The new "Trust-based Multi-Objective Multi-Fidelity" (Trust-MOMF) optimization method modifies the standard multi-objective Bayesian optimization approach by incorporating the trust gain per evaluation cost as an additional objective. This allows the algorithm to simultaneously optimize multiple objectives while leveraging low-fidelity, computationally cheap approximations to efficiently establish the Pareto set of optimal solutions.
When applied to particle-in-cell simulations of laser-plasma acceleration, a highly complex and computationally expensive problem, the Trust-MOMF approach yielded optimization results in a fraction of the time compared to standard methods. "Our method can reduce the computational cost of multi-objective optimization by an order of magnitude," said Dr. Andreas Döpp, who lead the study. "This will enable us to explore a much wider parameter space in simulations and experiments."
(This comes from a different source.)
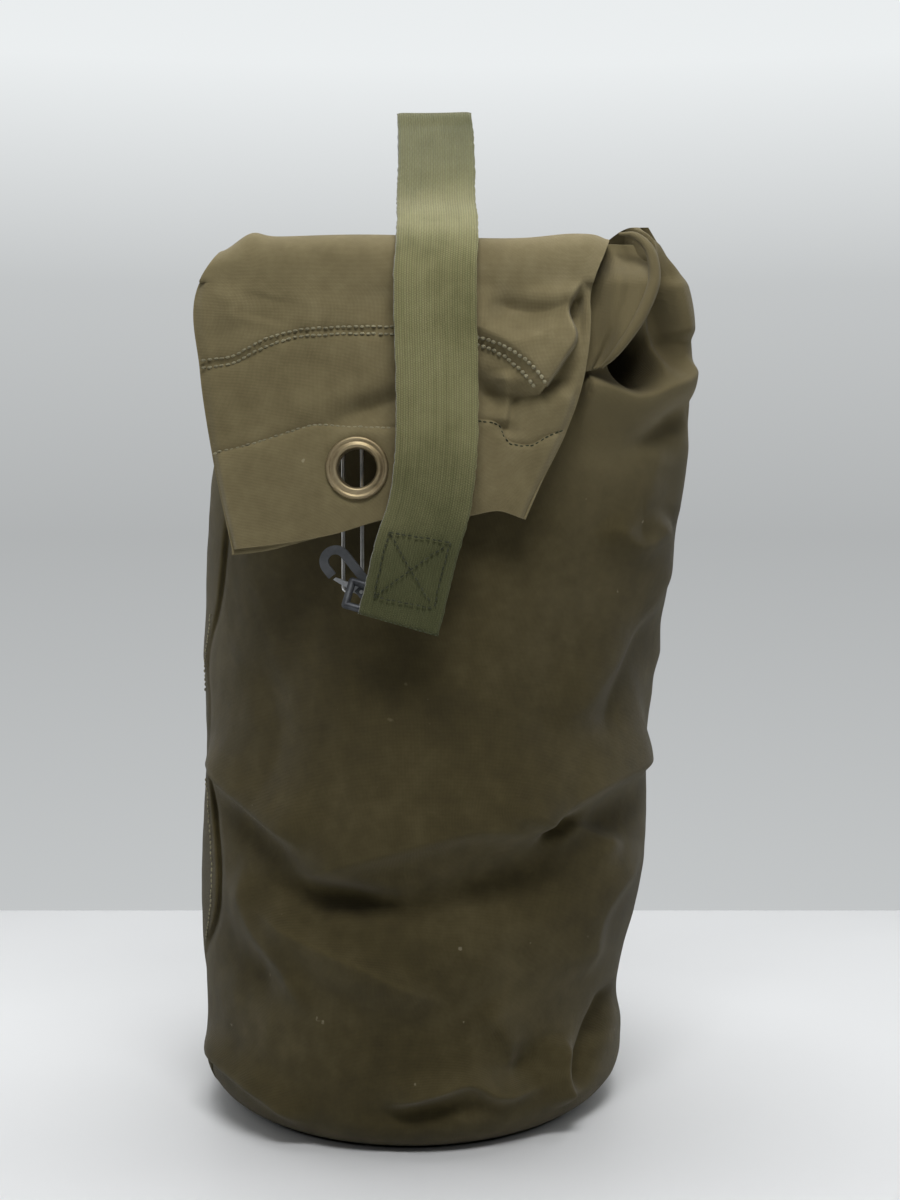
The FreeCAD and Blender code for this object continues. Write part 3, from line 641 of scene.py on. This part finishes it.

By providing an efficient way to optimize systems with multiple, potentially competing objectives, the Trust-MOMF method paves the way for accelerating both computational and experimental research, not just in laser-plasma physics but across various scientific computing domains. The team is already applying this approach to optimize laser-plasma acceleration experiments at the ATLAS-3000 laser facility.
Original publication:
Leveraging trust for joint multi-objective and multifidelity optimization
F. Irshad, S. Karsch, A. Döpp
Machine Learning: Science and Technology 5, 015056 (2024)